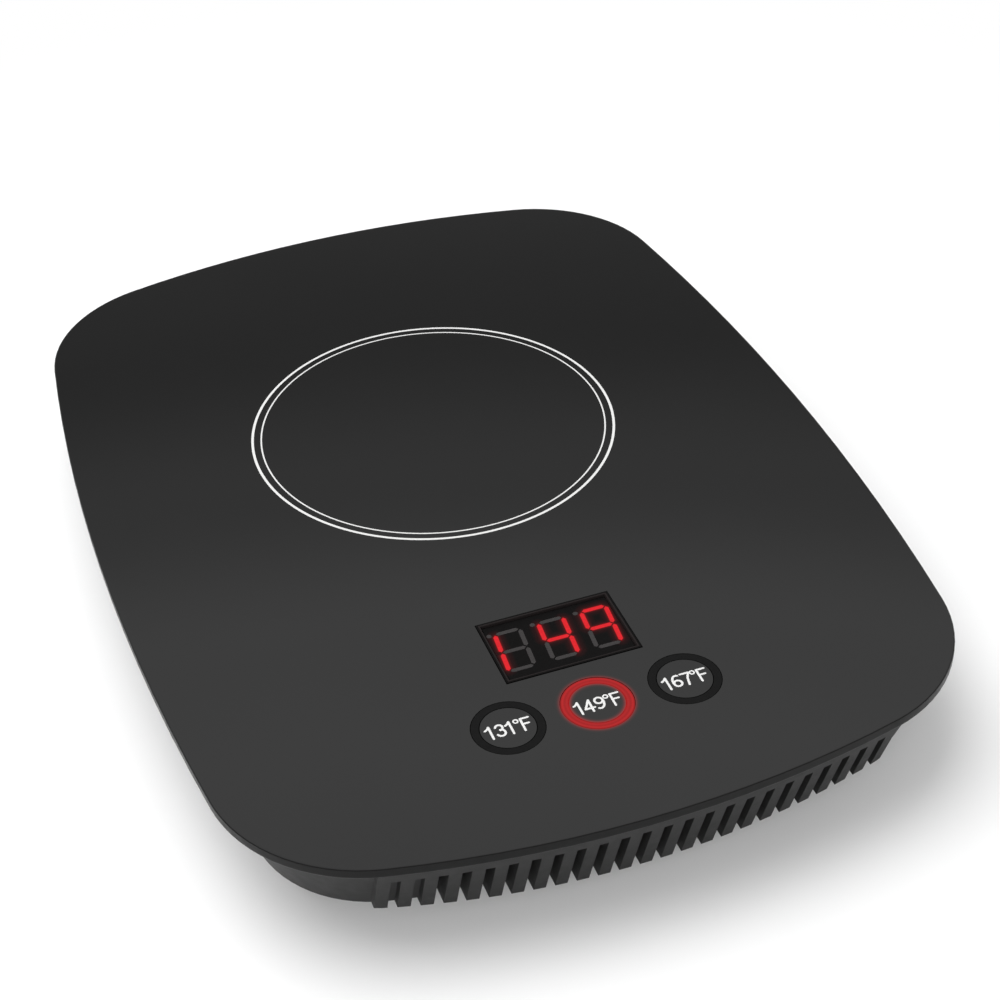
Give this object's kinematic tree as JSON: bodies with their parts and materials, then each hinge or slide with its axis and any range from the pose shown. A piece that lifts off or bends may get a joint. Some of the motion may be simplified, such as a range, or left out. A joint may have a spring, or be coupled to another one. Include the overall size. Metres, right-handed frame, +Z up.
{
  "type": "electric mug warmer",
  "caption": "Flat electric mug warmer: bowed black glass plate on a tapered vented case, with push keys, light rings, a numeric display, rubber feet and a rear cord gland.",
  "frame": {"origin": "on the table plane, under the middle of the plate", "axes": "+Z up out of the glass, -Y towards the keys at the front, +Y towards the cord gland, +X right"},
  "size_m": [0.122, 0.167, 0.0181],
  "materials": {
    "toughened_glass": "black-backed toughened glass, polished, opaque",
    "foam_tape": "black acrylic foam tape",
    "case_plastic": "black heat-resistant nylon, fine satin",
    "cover_plastic": "black nylon, fine texture",
    "foot_rubber": "dark grey silicone rubber",
    "key_plastic": "gloss black key cap",
    "ring_plastic": "smoked light ring, gloss",
    "dome_silicone": "milky silicone",
    "bezel_plastic": "black display frame",
    "display_face": "dark grey display face",
    "segment_lit": "red lit bar, emissive",
    "segment_unlit": "unlit diffuser",
    "board_laminate": "green solder mask",
    "chip_epoxy": "moulded epoxy",
    "led_resin": "clear chip",
    "nylon_white": "natural nylon",
    "lead_sheath": "silicone sheath",
    "terminal_green": "green moulding",
    "capacitor_yellow": "yellow film box",
    "capacitor_sleeve": "dark sleeve",
    "varistor_blue": "dipped coat",
    "ceramic_white": "white ceramic",
    "thermistor_bead": "dipped bead",
    "spreader_metal": "turned",
    "heater_mica": "mica laminate",
    "insulation_fibre": "ceramic fibre felt",
    "bond_silicone": "heat-conducting silicone",
    "clamp_steel": "galvanised sheet",
    "screw_steel": "zinc plated"
  },
  "bodies": {
    "housing": {"board_harness": "lead_sheath", "bottom_cover": "cover_plastic", "carrier_screws": "screw_steel", "case": "case_plastic", "control_board": "board_laminate", "control_board_screws": "screw_steel", "controller_chips": "chip_epoxy", "cord_clamp": "cover_plastic", "cord_clamp_screws": "screw_steel", "cord_gland": "case_plastic", "cover_screws": "screw_steel", "cutoff_strap": "clamp_steel", "display_bezel": "bezel_plastic", "display_module": "display_face", "display_segments_lit": "segment_lit", "display_segments_unlit": "segment_unlit", "film_capacitor": "capacitor_yellow", "foot_front_left": "foot_rubber", "foot_front_right": "foot_rubber", "foot_rear_left": "foot_rubber", "foot_rear_right": "foot_rubber", "glass_plate": "toughened_glass", "harness_sockets": "nylon_white", "heat_bond": "bond_silicone", "heat_spreader": "spreader_metal", "heater_clamp": "clamp_steel", "heater_clamp_screws": "screw_steel", "heater_element": "heater_mica", "heater_leads": "lead_sheath", "insulation_pad": "insulation_fibre", "key_carrier": "cover_plastic", "key_dome_131": "dome_silicone", "key_dome_149": "dome_silicone", "key_dome_167": "dome_silicone", "light_ring_131": "ring_plastic", "light_ring_149": "ring_plastic", "light_ring_167": "ring_plastic", "mains_fuse": "ceramic_white", "plate_tape": "foam_tape", "power_board": "board_laminate", "power_board_screws": "screw_steel", "power_switch": "chip_epoxy", "ring_leds": "led_resin", "sensor_leads": "lead_sheath", "smoothing_capacitor": "capacitor_sleeve", "terminal_block": "terminal_green", "thermal_cutoff": "ceramic_white", "thermistor": "thermistor_bead", "varistor": "varistor_blue"},
    "key_131": {"key_cap_131": "key_plastic"},
    "key_149": {"key_cap_149": "key_plastic"},
    "key_167": {"key_cap_167": "key_plastic"}
  },
  "joints": [
    {"name": "press_131", "type": "slide", "parent": "housing", "child": "key_131", "axis": [0, 0, -1], "range_m": [0, 0.0008], "stiffness_N_per_m": 800, "springref_m": -0.0005, "deforming": ["key_dome_131"]},
    {"name": "press_149", "type": "slide", "parent": "housing", "child": "key_149", "axis": [0, 0, -1], "range_m": [0, 0.0008], "stiffness_N_per_m": 800, "springref_m": -0.0005, "deforming": ["key_dome_149"]},
    {"name": "press_167", "type": "slide", "parent": "housing", "child": "key_167", "axis": [0, 0, -1], "range_m": [0, 0.0008], "stiffness_N_per_m": 800, "springref_m": -0.0005, "deforming": ["key_dome_167"]}
  ]
}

::::

=== Description of the task ===
Return all the lines that contain the string "bodies".

=== Task answer ===
Give this object's kinematic tree as JSON: bodies with their parts and materials, then each hinge or slide with its axis and any range from the pose shown. A piece that lifts off or bends may get a joint. Some of the motion may be simplified, such as a range, or left out. A joint may have a spring, or be coupled to another one. Include the overall size. Metres, right-handed frame, +Z up.
  "bodies": {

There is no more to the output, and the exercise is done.